Set out each line from the following listing that includes the word "this".

========

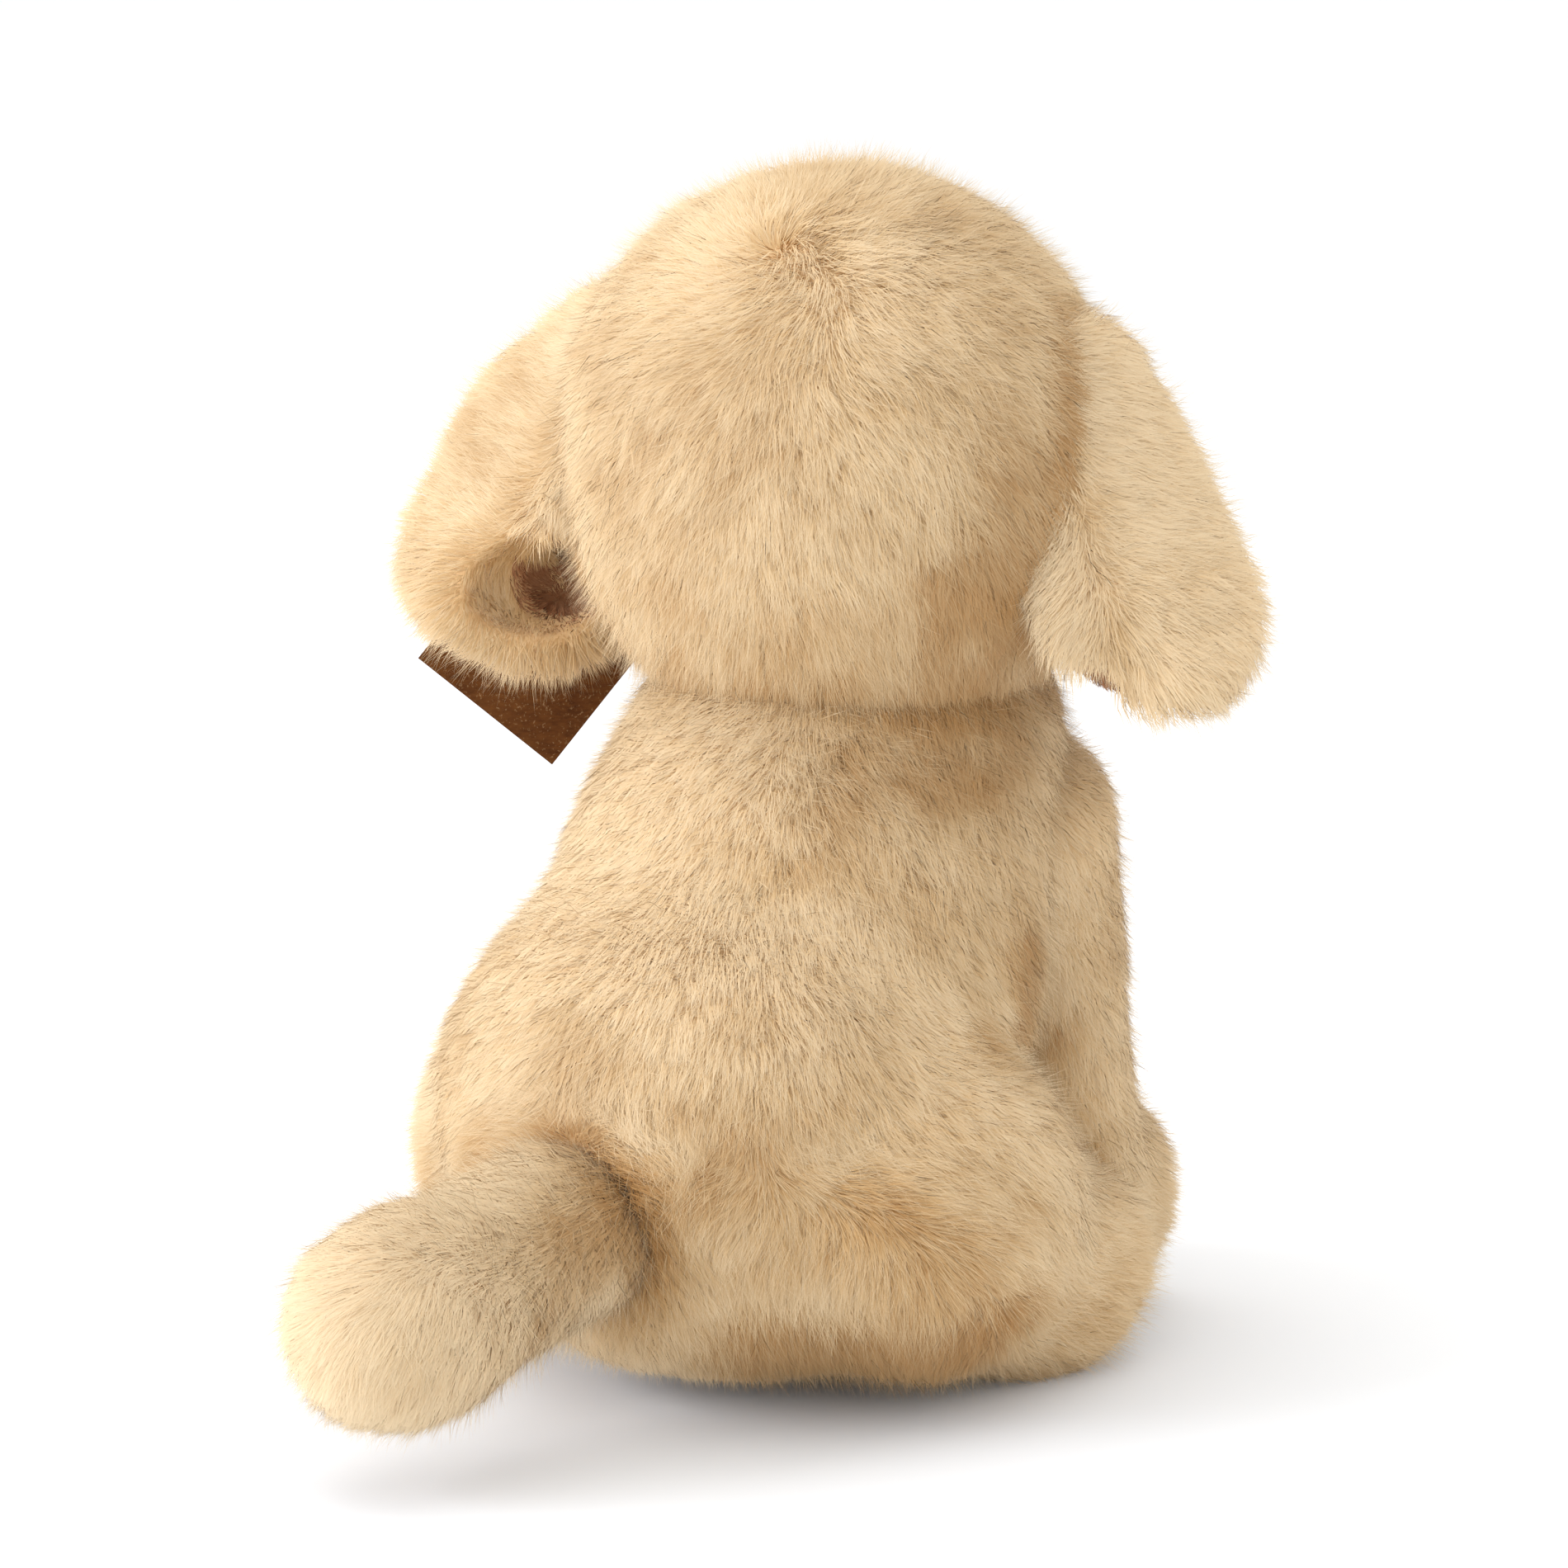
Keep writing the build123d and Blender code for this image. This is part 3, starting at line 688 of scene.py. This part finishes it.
def ball_f(c, r):
    c = np.array(c, float)
    return lambda p: np.linalg.norm(p - c, axis=-1) - r


DOWN = np.array([0.0, 0.0, -1.0])

# places where the pile parts and its darker roots show, darkened further with painted shade: centre, radius, strength
PARTS = [((-51.6, 62.2, 47.6), 15.0, 0.9), ((-39.9, 74.1, 53.0), 13.0, 0.7), ((-65.0, 49.8, 39.5), 13.0, 0.8),
         ((-69.0, 29.0, 22.1), 14.0, 0.8), ((48.0, 66.0, 44.0), 15.0, 0.7), ((66.0, 34.0, 26.0), 13.0, 0.6),
         ((-14.0, -56.0, 90.0), 12.0, 0.4)]
# creases at the tail's root, darkened with painted shade: ends, radius, strength
CREASES = [((-20.0, 84.0, 52.0), (-22.0, 84.0, 24.0), 12.0, 0.8), ((20.0, 84.0, 52.0), (22.0, 84.0, 24.0), 12.0, 0.8)]


def parted(p):
    """1 where the pile parts and in the creases, which get painted shade, and the direction away from the parting"""
    w = np.zeros(len(p))
    v = np.zeros((len(p), 3))
    for c, r, k in PARTS:
        d = p - np.array(c)
        # the partings are broad and low, with a ragged edge
        q = np.linalg.norm(d * np.array([1.0, 1.0, 1.5]), axis=1) / r + 0.30 * noise(p, 6.0, 41)
        g = k * smooth(1.5, 0.2, q)
        v += unit(d) * (k * smooth(2.0, 0.8, q))[:, None]
        w = np.maximum(w, g)
    for a, b, r, k in CREASES:
        a, b = np.array(a), np.array(b)
        t = np.clip(((p - a) @ (b - a)) / ((b - a) @ (b - a)), 0, 1)
        q = np.linalg.norm(p - a - t[:, None] * (b - a), axis=1) / r + 0.25 * noise(p, 6.0, 43)
        w = np.maximum(w, k * smooth(1.3, 0.3, q))
    return w, v

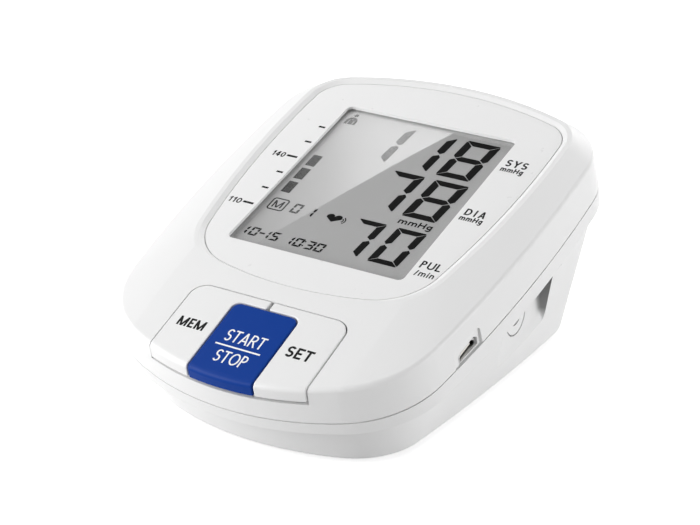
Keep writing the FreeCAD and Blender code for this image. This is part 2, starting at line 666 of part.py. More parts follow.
def board_pieces():
    top = BOARD_N + BOARD_T
    s0, s1 = BOARD_MID
    board = fuse(box(-BOARD_SIDE, BOARD_SIDE, s0, s1, BOARD_N, top),
                 box(-BOARD_NOSE, BOARD_NOSE, BOARD_FRONT, s0 + 1, BOARD_N, top),
                 box(-BOARD_TAIL, BOARD_TAIL, s1 - 1, BOARD_REAR, BOARD_N, top))
    head_r, head_h = BOARD_SCREW_HEAD
    screws = []
    for x, s in BOARD_POSTS:
        for side in (-1, 1):
            board = board.cut(rod(BOARD_SCREW_R + FIT, (side * x, s, 0), 9))
            head = rod(head_r, (side * x, s, BOARD_N - head_h), head_h)
            shank = rod(BOARD_SCREW_R, (side * x, s, BOARD_N - head_h / 2), BOARD_SCREW_L + head_h / 2)
            screws.append(head.fuse(shank))
    slope_piece("main_board", board)
    slope_piece("board_screws", Part.Compound(screws))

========

**Complete answer:**
Keep writing the build123d and Blender code for this image. This is part 3, starting at line 688 of scene.py. This part finishes it.
Keep writing the FreeCAD and Blender code for this image. This is part 2, starting at line 666 of part.py. More parts follow.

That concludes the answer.